The port city of Bayonne is across the Hudson River from Brooklyn and is a launching point for Caribbean cruise ships. For several years, Muslim residents here have rented space in the basement of a Catholic church to pray. There is no mosque in the city, and the proposed project included plans for a soup kitchen, health services and summer camp for kids.
The debate has gotten; fliers circulated in town have referenced September 11.
Sumer Elganbaihy, a Muslim college student born and raised in Bayonne, told the board that residents shouldn't fear change and diversity. "We're not going anywhere — this is our home. We are you, we are your business owners, we are your janitors, we are your teachers, and, hopefully, I will be one of your social workers," she said. "I hope we can work on making it all diverse together."
Elganbaihy invited the Christians to attend prayers with her and "maybe not Google facts about our religion."
Melody Carlisle, a Bayonne resident, approached the podium with her sleeping baby — "the future of Bayonne" — on her shoulder. She said she was "still proud" to build her child's future in Bayonne, but she argued that Muslims "are entitled to the same religious freedom and right to assembly that every other taxpaying and law-abiding citizen is entitled to."
Her husband, Michael Chen, followed her. "There will always be a they, there will always be someone to treat as other to be afraid of, but there will also always be an us," he told the board. "And that is bigger. And it is beautiful."
Despite accusations that mosque members are part of the Muslim Brotherhood, opponents said they had no problem with Muslims, Islam, or even a mosque — they just didn't think it should be in a quiet residential neighborhood. They said requests to reduce both the required buffer to neighboring properties and the setback from the road should be denied. And they repeatedly complained about parking, saying the neighborhood didn't have enough spots for residents, let alone worshippers.
A planner hired by the city, however, said the mosque wouldn't interfere with parking during peak times.
Still, the zoning board sided with opponents, saying the mosque would inappropriately effect the neighborhood. They referenced zoning laws, not religion, in their votes.
But the rhetoric was often anti-Muslim. Two men who identified themselves as non-Muslim Egyptians said the mosque should be rejected because Muslims are violent; one said his "uncle got slaughtered in the road because he's Christian."
White, the opponent who asked what the Muslims believe, said "Islam is not a race," so opposing them can't be racist.

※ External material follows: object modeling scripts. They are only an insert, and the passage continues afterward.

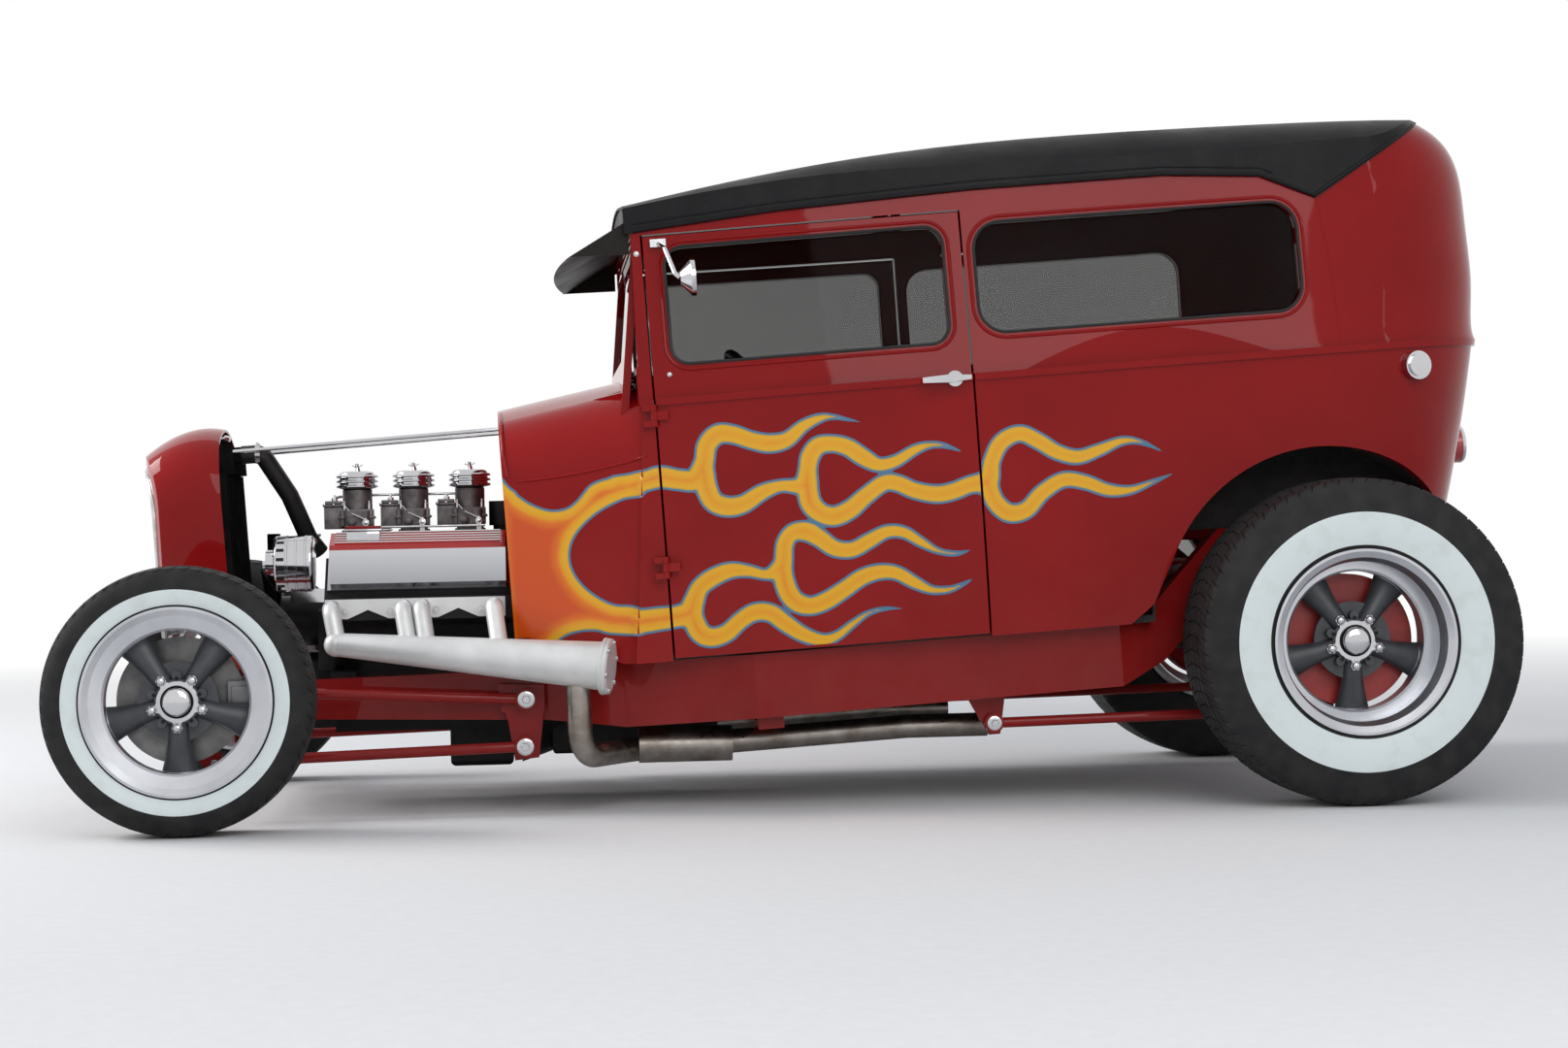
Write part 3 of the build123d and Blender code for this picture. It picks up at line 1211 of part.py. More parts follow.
body_nodes = {
    "cowl": cowl,
    "quarter_left": lambda: left_quarter,
    "quarter_right": lambda: mirror(left_quarter, about=Plane.XZ),
    "rear_panel": rear_panel,
    "roof": roof_panel,
    "roof_cover": roof_cover,
    "visor": visor,
    "windshield_frame": windshield_frame,
    "fixed_glass": fixed_glass,
    "floor_pan": floor_pan,
    "door_left": lambda: left_door,
    "door_right": lambda: mirror(left_door, about=Plane.XZ),
    "door_glass_left": lambda: left_pane,
    "door_glass_right": lambda: mirror(left_pane, about=Plane.XZ),
    "door_trim_left": lambda: [door_handle(), door_mirror()],
    "door_trim_right": lambda: mirror(door_handle(), about=Plane.XZ),
    "radiator_shell": radiator_shell,
    "grille": grille,
    "radiator": radiator,
    "stay_rods": stay_rods,
    "dashboard": dashboard,
    "steering_wheel": steering_wheel,
    "front_seat": front_seat,
    "rear_seat": rear_seat,
    "tail_lamps": tail_lamps,
    "fuel_cap": fuel_cap,
}
level_nodes = {
    "radiator_hose": radiator_hose,
    "fan": lambda: [fan(), crank_pulley()],
    "engine_block": engine_block,
    "valve_covers": valve_covers,
    "intake_manifold": intake_manifold,
    "carburettors": carburettors,
    "air_cleaners": air_cleaners,
    "headers": lambda: both_sides(header()),
    "exhaust_pipes": exhaust_pair,
    "alternator": alternator,
    "oil_pan": oil_pan,
    "gearbox": gearbox,
    "front_axle": front_axle,
    "radius_rods": lambda: [part for bar in radius_rods() for part in both_sides(bar)],
    "rear_axle": rear_axle,
    "trailing_bars": lambda: both_sides(trailing_bars()),
    "drive_shaft": drive_shaft,
    "tie_rod": tie_rod,
}

for node, make in body_nodes.items():
    save(node, [raked(solid) for solid in sound_solids(make())])
for node, make in level_nodes.items():
    save(node, [level(solid) for solid in sound_solids(make())])
save("frame", frame_assembly())
save("knuckle_left", left_knuckle)
save("knuckle_right", mirror(left_knuckle, about=Plane.XZ))
for axle_name, axle, brake in (("front", front, front_brake()), ("rear", rear, rear_brake())):
    for part_name, shape in (("tyre", tyre(axle)), ("wheel", wheel(axle)), ("brake", brake)):
        for side in ("left", "right"):
            save(f"{part_name}_{axle_name}_{side}", place_wheel(shape, axle, side))
print("middle_x", middle_x, "rear_reach_x", rear_reach_x)
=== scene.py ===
"""Looks of a chopped two-door sedan hot rod: materials, flames, tyres, wheel trim, engine trim, seats and stage.

Metres, in the CAD's frame: +X to the tail, +Y to the car's right side, +Z up. Numbers given in millimetres are
places in the body frame, which leans nose down by the rake, or in the level frame, both measured from the ground
point under the front axle.
"""
from collections import namedtuple
from math import atan2, cos, pi, radians, sin, sqrt, tau

import bpy
import numpy as np
from mathutils import Matrix, Vector
from mathutils.bvhtree import BVHTree


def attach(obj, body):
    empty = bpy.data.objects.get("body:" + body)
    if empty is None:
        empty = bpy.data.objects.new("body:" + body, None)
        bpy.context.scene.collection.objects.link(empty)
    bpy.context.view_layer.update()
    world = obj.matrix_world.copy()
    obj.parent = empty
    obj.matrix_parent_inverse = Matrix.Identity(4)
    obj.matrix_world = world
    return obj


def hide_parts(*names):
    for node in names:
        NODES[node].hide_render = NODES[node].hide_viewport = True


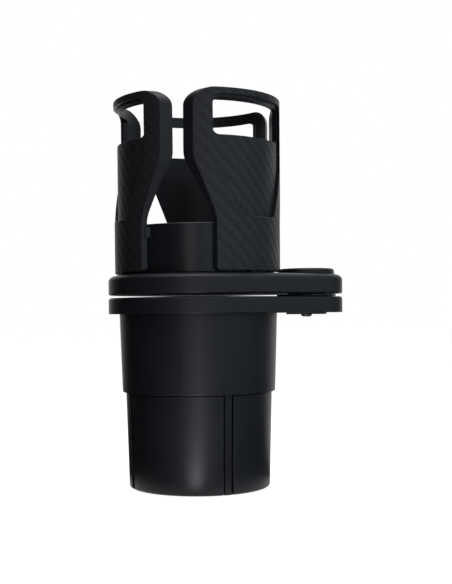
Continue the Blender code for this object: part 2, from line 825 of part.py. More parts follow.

He said he is not a bigot, explaining that several of his doctors are Muslims — "and they are excellent."
Mosque proposals elsewhere are facing similar opposition. In Yonkers, an effort to turn a home into a mosque stalled, even though it was a permitted use, after the city council suddenly gave the property historical protection. A lawyer representing the Islamic Community Center for Mid-Westchester sued. The case is pending, but in recent weeks the group got more bad news: Yonkers stripped the group of its tax-exempt status.
The Islamic Community Center's attorney, Omar Mohammedi, said this is an example of continued discrimination against Muslims. But David Jackson, the city tax assessor, told WNYC the change was because the property is not functioning as a house of prayer and the city simply failed to send a letter to the group saying the exemption was rescinded.
In Bayonne, zoning board chairman Mark Urban voted against the mosque. After the vote, he expressed disgust with both opponents and supporters.
"Some of the comments I heard and some of the actions I've seen I tell you as a Bayonne resident my whole life it embarrasses me," he said. "And it's on both sides. This issue got out of hand."